Eine Hochschulpräsidentin ohne Studienabschluss, geht das? Die faktische Eignung sollte bei Personalentscheidungen wichtiger sein als das Formale, nicht nur in diesem Fall, kommentiert Andreas Müller.

Titelteam Stuttgarter Zeitung: Andreas Müller (mül)

Stuttgar - Wie, bitte schön, passt das zusammen? Kommunen in Baden-Württemberg bekommen keinen Cent vom Land, wenn sie einen höchst geeigneten Kandidaten als Integrationsbeauftragten einstellen, der aber keinen Studienabschluss vorweisen kann. Der grüne Sozialminister Manfred Lucha stellt sich da stur. Seine Parteifreundin Theresia Bauer hingegen will einer privaten Hochschule in Karlsruhe weiterhin sechsstellige Zuschüsse pro Jahr zahlen. Für sie spielt es keine Rolle, dass diese gerade eine grüne Ex-Ministerin aus Mainz als Präsidentin bestellt hat, die ihr Studium nie zu Ende brachte – und das auch noch entgegen den hochschuleigenen Regeln.

 

Die beiden Fälle kann man bei allen Unterschieden durchaus vergleichen, wobei der Studienabschluss bei einer Hochschulchefin relevanter erscheint als bei einem Integrationsbeauftragten. Beide werfen die Frage auf, ob das Verhältnis zwischen der formalen und der faktischen Qualifikation immer richtig austariert ist. Am Ende sollten keine starren Kriterien den Ausschlag geben, sondern die tatsächliche Eignung. Die über Jahre oder Jahrzehnte erbrachte Lebensleistung sagt darüber weitaus mehr aus als ein einst erworbenes Diplom. Die beste Note ist wenig wert, wenn der Diplomierte hinterher im praktischen Berufsleben enttäuscht; es soll sogar „Minderleister“ mit Doktortitel geben.

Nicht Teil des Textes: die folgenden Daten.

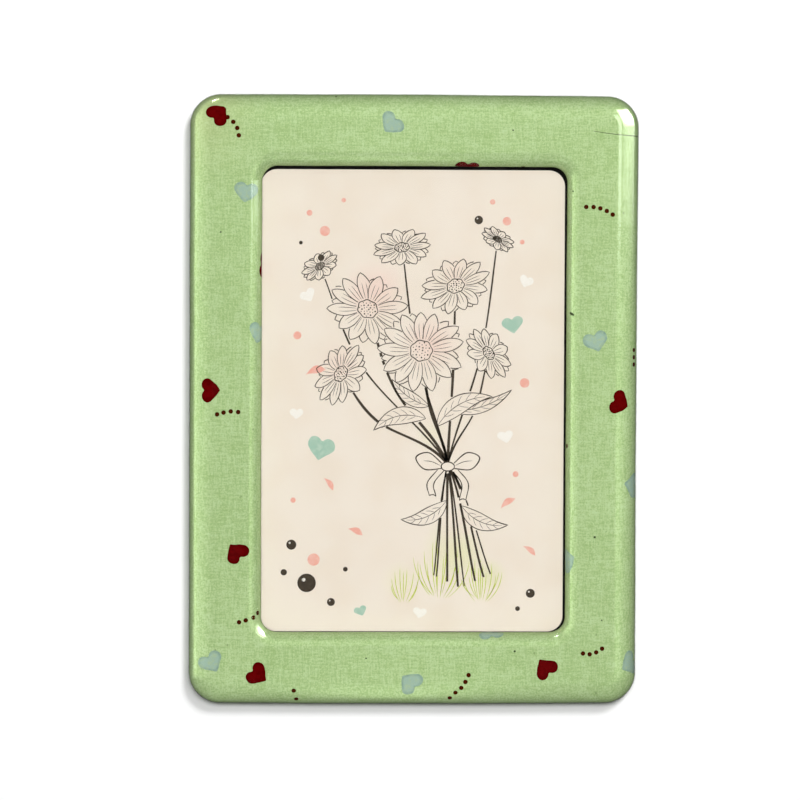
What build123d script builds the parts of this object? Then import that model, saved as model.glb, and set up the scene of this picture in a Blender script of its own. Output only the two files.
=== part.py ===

Erfolg ohne Diplom: Fischer und Schulz

In der Politik gibt es bunte Werdegänge schon lange; nicht oft, aber immer wieder, und früher wohl mehr als heute. Zu Recht stieß es auf breites Unverständnis, als neulich gefragt wurde, ob jemand ohne Abitur wie Martin Schulz SPD-Kanzlerkandidat werden könne. Als Präsident des EU-Parlaments hatte er sich – trotz oder gerade wegen seiner krummen Vita – hohe Reputation erworben. Joschka Fischer wären als Studenten-Rebell ohne Uni-Abschluss, aber mit Taxischein aus formalen Gründen viele Türen verschlossen geblieben. Wenn er heute an führenden US-Universitäten Vorträge hält, hängen die Studenten an seinen Lippen. Aus der Heerschar der Juristen, die inzwischen die Parlamente bevölkern, ragen nur wenige derart heraus.

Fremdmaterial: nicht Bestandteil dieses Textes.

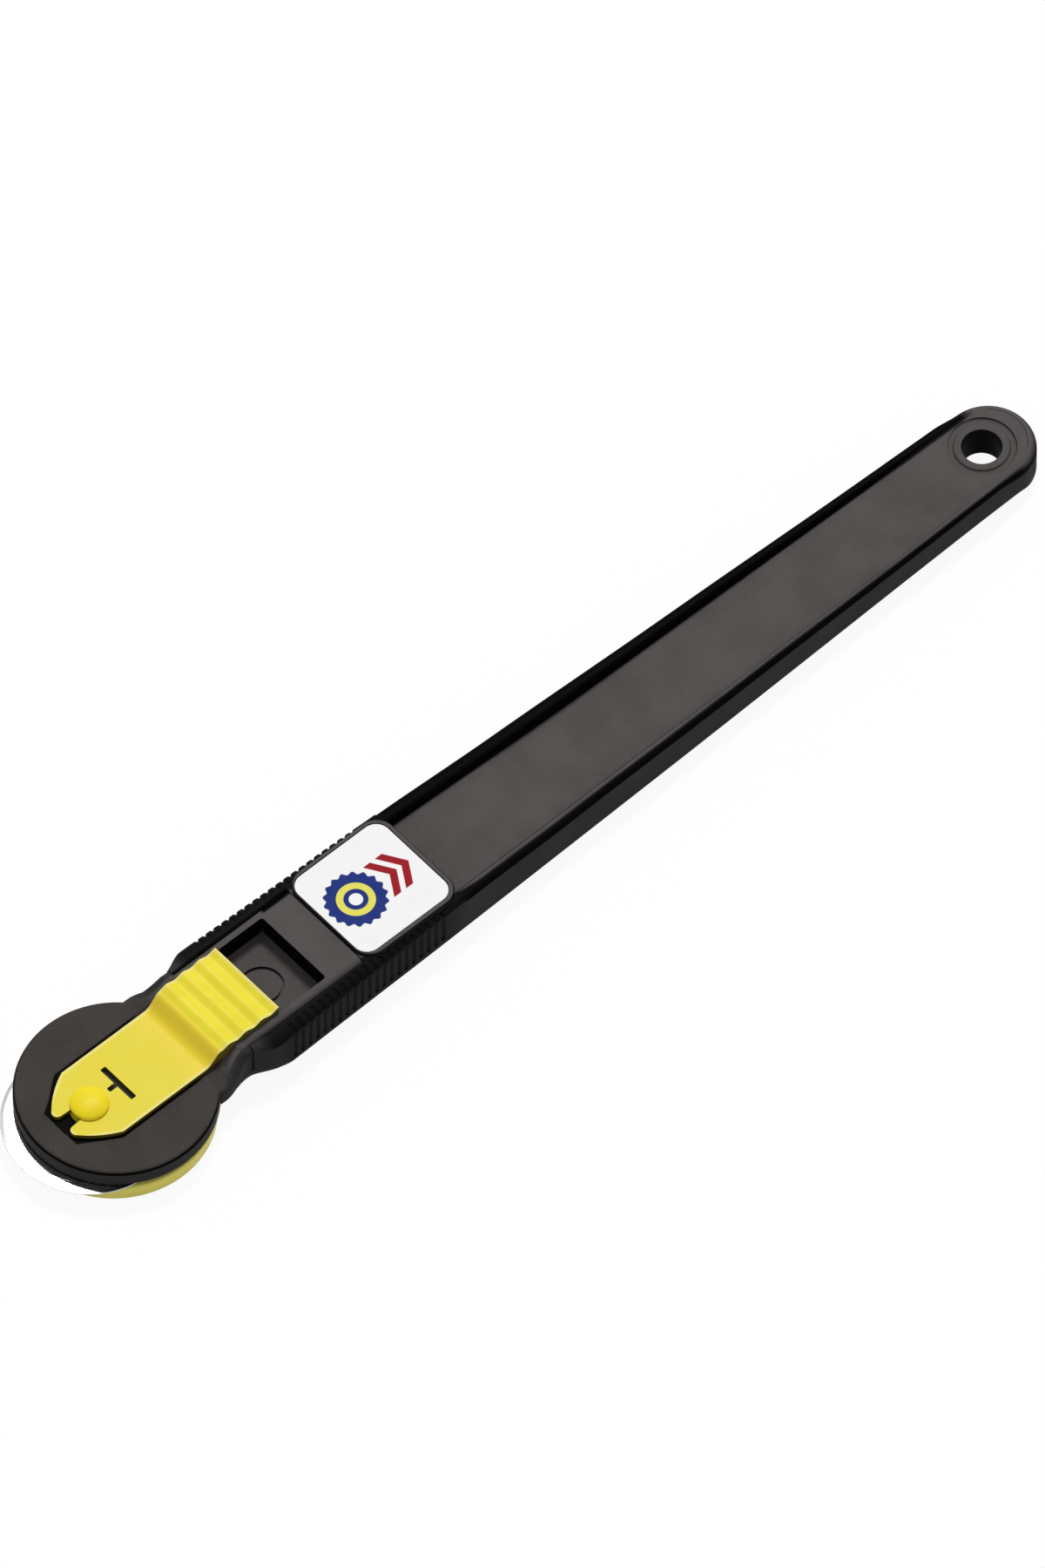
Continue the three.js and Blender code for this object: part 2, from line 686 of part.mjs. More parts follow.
// A flat ring, or a waved one where wave is above zero.
function ring(inner, outer, low, thickness, wave, waveCount, sides) {
  const places = [];
  const corners = [];
  const section = [[inner, 0], [outer, 0], [outer, thickness], [inner, thickness]];
  for (let i = 0; i < sides; i += 1) {
    const angle = (i / sides) * 2 * Math.PI;
    const lift = low + wave * (1 + Math.cos(waveCount * angle));
    section.forEach(([radius, rise]) => {
      places.push(axleX + radius * Math.cos(angle), radius * Math.sin(angle), lift + rise);
    });
    section.forEach((_, k) => {
      const [a, b] = [4 * i + k, 4 * i + ((k + 1) % 4)];
      const [c, d] = [(a + 4) % (4 * sides), (b + 4) % (4 * sides)];
      corners.push(a, c, b, b, c, d);
    });
  }
  const geometry = new THREE.BufferGeometry();
  geometry.setAttribute('position', new THREE.Float32BufferAttribute(places, 3));
  geometry.setIndex(corners);
  return solid(geometry);
}

const washerInner = hubJournalRadius + seatGap;
const washerLow = headBottom + slideGap;

function thrustWasher() {
  return ring(washerInner, washerOuterRadius, washerLow, washerThickness, 0, 1, roundSides);
}

function springWasher() {
  const low = washerLow + washerThickness + slideGap;
  const outer = washerOuterRadius - seatGap;
  return ring(washerInner, outer, low, springSheet, springWave, springWaveCount, roundSides);
}

function frameScrew(x) {
  const shankTop = screwHeadTop + screwShankLength;
  const body = turned([
    [0, screwHeadSetback], [screwHeadRadius, screwHeadSetback], [screwHeadRadius, screwHeadTop],
    [screwShankRadius, screwHeadTop], [screwShankRadius, shankTop - screwShankRadius / 2],
    [screwShankRadius / 2, shankTop], [0, shankTop],
  ], x, smallSides);
  const arm = screwHeadRadius * crossShare;
  const recessTop = screwHeadSetback + screwRecessDepth;
  return cut(
    body,
    block(x - arm, x + arm, screwRecessWidth, 0, recessTop),
    block(x - screwRecessWidth / 2, x + screwRecessWidth / 2, 2 * arm, 0, recessTop),
  );
}

function labelSticker() {
  const outline = roundedRectangle((padFrontX + padRearX) / 2, labelLength, labelWidth, labelCorner);
  return raised(outline, padTop - labelThickness, padTop);
}

const cutter = new THREE.Group();
cutter.add(
  namedMesh('handle_body', handleBody(), blackPlastic()),
  namedMesh('head_frame', headFrame(), blackPlastic()),
  namedMesh('release_lever', releaseLever(), yellowPlastic()),
  namedMesh('axle_hub', axleHub(), yellowPlastic()),
  namedMesh('blade_guard', bladeGuard(), yellowPlastic()),
  namedMesh('cutting_blade', cuttingBlade(), brightSteel()),
  namedMesh('thrust_washer', thrustWasher(), brightSteel()),
  namedMesh('spring_washer', springWasher(), brightSteel()),
  namedMesh('label_sticker', labelSticker(), whiteLabel()),
);
for (const [name, x] of Object.entries(screwPlaces)) {
  cutter.add(namedMesh(name, frameScrew(x), brightSteel()));
}
cutter.position.x = -(frontX + rearX) / 2;

export default cutter;
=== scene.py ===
"""A small rotary cutter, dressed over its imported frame.

Sizes are in millimetres, with x measured from the centre of the round head, and turn into metres in
the row frame only when a mesh is made. Each sub-assembly is a class that builds its own pieces.
"""

import logging
import math
from abc import ABC, abstractmethod
from dataclasses import dataclass
from enum import Enum
from typing import Any, Sequence

import bmesh
import bpy
import numpy as np
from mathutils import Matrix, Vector


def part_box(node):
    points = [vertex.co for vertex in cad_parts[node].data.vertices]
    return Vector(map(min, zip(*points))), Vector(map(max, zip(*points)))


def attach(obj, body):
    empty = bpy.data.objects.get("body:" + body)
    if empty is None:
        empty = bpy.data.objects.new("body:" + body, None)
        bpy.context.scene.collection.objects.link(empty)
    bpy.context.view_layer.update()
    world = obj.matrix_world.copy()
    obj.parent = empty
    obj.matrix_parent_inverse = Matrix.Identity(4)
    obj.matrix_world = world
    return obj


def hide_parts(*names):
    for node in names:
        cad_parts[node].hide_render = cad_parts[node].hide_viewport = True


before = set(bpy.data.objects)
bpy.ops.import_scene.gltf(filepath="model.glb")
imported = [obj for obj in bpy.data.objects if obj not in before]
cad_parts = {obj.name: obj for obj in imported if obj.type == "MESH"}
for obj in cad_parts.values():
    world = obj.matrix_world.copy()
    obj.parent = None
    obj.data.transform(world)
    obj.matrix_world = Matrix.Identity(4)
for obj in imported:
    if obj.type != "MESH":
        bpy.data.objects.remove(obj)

log = logging.getLogger("rotary_cutter")

METRES = 0.001
AXLE_X = -3.65
HEAD_CENTRE_X = float(sum(corner.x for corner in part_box("axle_hub"))) / 2 / METRES - AXLE_X
SCREW_PLACES = (25.825, 32.35)
CORNER_STEPS = 10

Run = tuple[float, float]
Stops = Sequence[Run]
Colour = tuple[float, float, float]


class Body(Enum):
    """The bodies that pieces ride on."""

    HANDLE = "handle"
    ROTOR = "rotor"
    LEVER = "lever"


class Carve(Enum):
    """The ways in which one closed shell works on another."""

    JOIN = "UNION"
    CUT = "DIFFERENCE"
    KEEP = "INTERSECT"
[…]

Etwas mehr Durchlässigkeit wäre auch abseits des Politikbetriebs angebracht. Warum soll eine Hochschule nicht selbst entscheiden können, wen sie als Präsidentin für geeignet hält, und eine Kommune, wen als Integrationsbeauftragten? So unvermeidlich gewisse Standards bei der Personalauswahl sind: sie sollten nicht dazu führen, dass Talente ausgesiebt werden. Das kann man sich in einer Welt, die so in Bewegung ist wie die heutige, weniger leisten denn je. Vielleicht denkt auch Sozialminister Lucha darüber noch einmal nach.